SET TASK |
Copy each line exactly.

SOURCE EXCERPT |
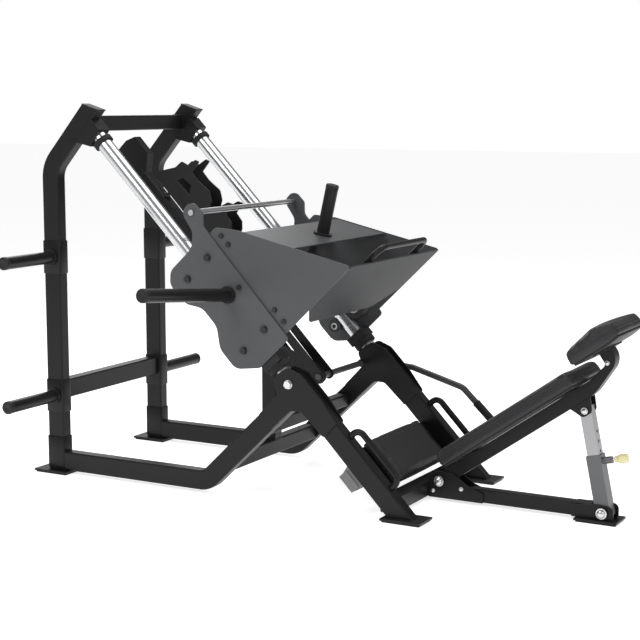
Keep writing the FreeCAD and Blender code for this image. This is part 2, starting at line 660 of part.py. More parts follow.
def bentRod(label, points, bend, radius, place, hollow=0):
    """Round bar through points in the XZ plane, every inner corner an arc of one radius."""
    path = []
    start = Vector(points[0][0], 0, points[0][1])
    for before, corner, after in zip(points, points[1:], points[2:]):
        b, c, a = (Vector(p[0], 0, p[1]) for p in (before, corner, after))
        u, w = (b - c).normalize(), (a - c).normalize()
        half = u.getAngle(w) / 2
        reach = bend / math.tan(half)
        middle = c + (u + w).normalize() * (bend / math.sin(half) - bend)
        path.append(Part.LineSegment(start, c + u * reach).toShape())
        path.append(Part.Arc(c + u * reach, middle, c + w * reach).toShape())
        start = c + w * reach
    end = Vector(points[-1][0], 0, points[-1][1])
    path.append(Part.LineSegment(start, end).toShape())
    first = Vector(points[0][0], 0, points[0][1])
    along = Vector(points[1][0], 0, points[1][1]) - first
    ring = Part.Wire(Part.makeCircle(radius, first, along))
    bar = doc.addObject("Part::Feature", label)
    bar.Shape = Part.Wire(path).makePipeShell([ring], True, False)
    bar.Placement = place
    return keep(bar, label)


handleUp = size("footTop") + 62
loopFrame = railFrame * Placement(Vector(-size("footFace") - size("footThick") - 14, 0, 0), Rotation(Vector(0, 0, 1), 90))
handleBar = bentRod("footplateHandleBar", [(-195, size("footTop") - 60), (-195, handleUp), (195, handleUp), (195, size("footTop") - 60)],
        35, 11, loopFrame)
handleTabs = []
for y in (-195, 195):
    tab = doc.addObject("Part::Box", "handleTab")
    tab.Length = 8
    tab.Width = 30
    tab.Height = 34
    tab.Placement = railFrame * Placement(Vector(-size("footFace") - size("footThick") - 8, y - 15,
                                                 size("footTop") - 56), Rotation())
    handleTabs.append(tab)
nodes.remove(handleBar)
fused("footplate_handle", [handleBar] + handleTabs)

# ---- Safety lever: hooked rack, cross shaft and hand lever ---------------------------------------
shaftU, shaftV = size("shaftPlace"), size("shaftUp")
shaftRadius = size("shaftRadius")
bushRadius = shaftRadius + size("bushGap")
rackY = size("spineWidth") / 2 + 13
hookTop = size("rackTop")
secondHook = size("crossRodPlace") + 32
firstHook = secondHook + size("hookPitch")
armLow, armHigh = shaftV - 4, shaftV + 20
rackOutline = [(-shaftU + 20, shaftV - 20), (-shaftU + 20, shaftV + 20), (-1290, armHigh), (-1322, 40),
               (-1345, 62), (-secondHook + 6, 66), (-secondHook, hookTop), (-secondHook - 22, hookTop - 14),
               (-secondHook - 52, 6), (-secondHook - 75, 52), (-secondHook - 110, 72), (-firstHook + 50, 62),
               (-firstHook + 6, 64), (-firstHook, hookTop), (-firstHook - 18, hookTop - 8), (-firstHook - 26, 70),
               (-firstHook - 58, 58), (-firstHook - 62, 20), (-firstHook - 112, -60), (-firstHook - 90, armLow - 14),
               (-1330, armLow - 14), (-1270, armLow)]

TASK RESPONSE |
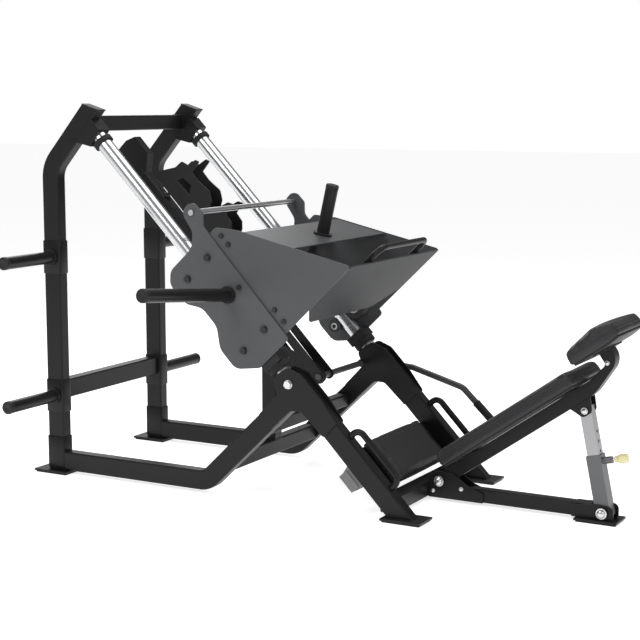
Keep writing the FreeCAD and Blender code for this image. This is part 2, starting at line 660 of part.py. More parts follow.
def bentRod(label, points, bend, radius, place, hollow=0):
    """Round bar through points in the XZ plane, every inner corner an arc of one radius."""
    path = []
    start = Vector(points[0][0], 0, points[0][1])
    for before, corner, after in zip(points, points[1:], points[2:]):
        b, c, a = (Vector(p[0], 0, p[1]) for p in (before, corner, after))
        u, w = (b - c).normalize(), (a - c).normalize()
        half = u.getAngle(w) / 2
        reach = bend / math.tan(half)
        middle = c + (u + w).normalize() * (bend / math.sin(half) - bend)
        path.append(Part.LineSegment(start, c + u * reach).toShape())
        path.append(Part.Arc(c + u * reach, middle, c + w * reach).toShape())
        start = c + w * reach
    end = Vector(points[-1][0], 0, points[-1][1])
    path.append(Part.LineSegment(start, end).toShape())
    first = Vector(points[0][0], 0, points[0][1])
    along = Vector(points[1][0], 0, points[1][1]) - first
    ring = Part.Wire(Part.makeCircle(radius, first, along))
    bar = doc.addObject("Part::Feature", label)
    bar.Shape = Part.Wire(path).makePipeShell([ring], True, False)
    bar.Placement = place
    return keep(bar, label)


handleUp = size("footTop") + 62
loopFrame = railFrame * Placement(Vector(-size("footFace") - size("footThick") - 14, 0, 0), Rotation(Vector(0, 0, 1), 90))
handleBar = bentRod("footplateHandleBar", [(-195, size("footTop") - 60), (-195, handleUp), (195, handleUp), (195, size("footTop") - 60)],
        35, 11, loopFrame)
handleTabs = []
for y in (-195, 195):
    tab = doc.addObject("Part::Box", "handleTab")
    tab.Length = 8
    tab.Width = 30
    tab.Height = 34
    tab.Placement = railFrame * Placement(Vector(-size("footFace") - size("footThick") - 8, y - 15,
                                                 size("footTop") - 56), Rotation())
    handleTabs.append(tab)
nodes.remove(handleBar)
fused("footplate_handle", [handleBar] + handleTabs)

# ---- Safety lever: hooked rack, cross shaft and hand lever ---------------------------------------
shaftU, shaftV = size("shaftPlace"), size("shaftUp")
shaftRadius = size("shaftRadius")
bushRadius = shaftRadius + size("bushGap")
rackY = size("spineWidth") / 2 + 13
hookTop = size("rackTop")
secondHook = size("crossRodPlace") + 32
firstHook = secondHook + size("hookPitch")
armLow, armHigh = shaftV - 4, shaftV + 20
rackOutline = [(-shaftU + 20, shaftV - 20), (-shaftU + 20, shaftV + 20), (-1290, armHigh), (-1322, 40),
               (-1345, 62), (-secondHook + 6, 66), (-secondHook, hookTop), (-secondHook - 22, hookTop - 14),
               (-secondHook - 52, 6), (-secondHook - 75, 52), (-secondHook - 110, 72), (-firstHook + 50, 62),
               (-firstHook + 6, 64), (-firstHook, hookTop), (-firstHook - 18, hookTop - 8), (-firstHook - 26, 70),
               (-firstHook - 58, 58), (-firstHook - 62, 20), (-firstHook - 112, -60), (-firstHook - 90, armLow - 14),
               (-1330, armLow - 14), (-1270, armLow)]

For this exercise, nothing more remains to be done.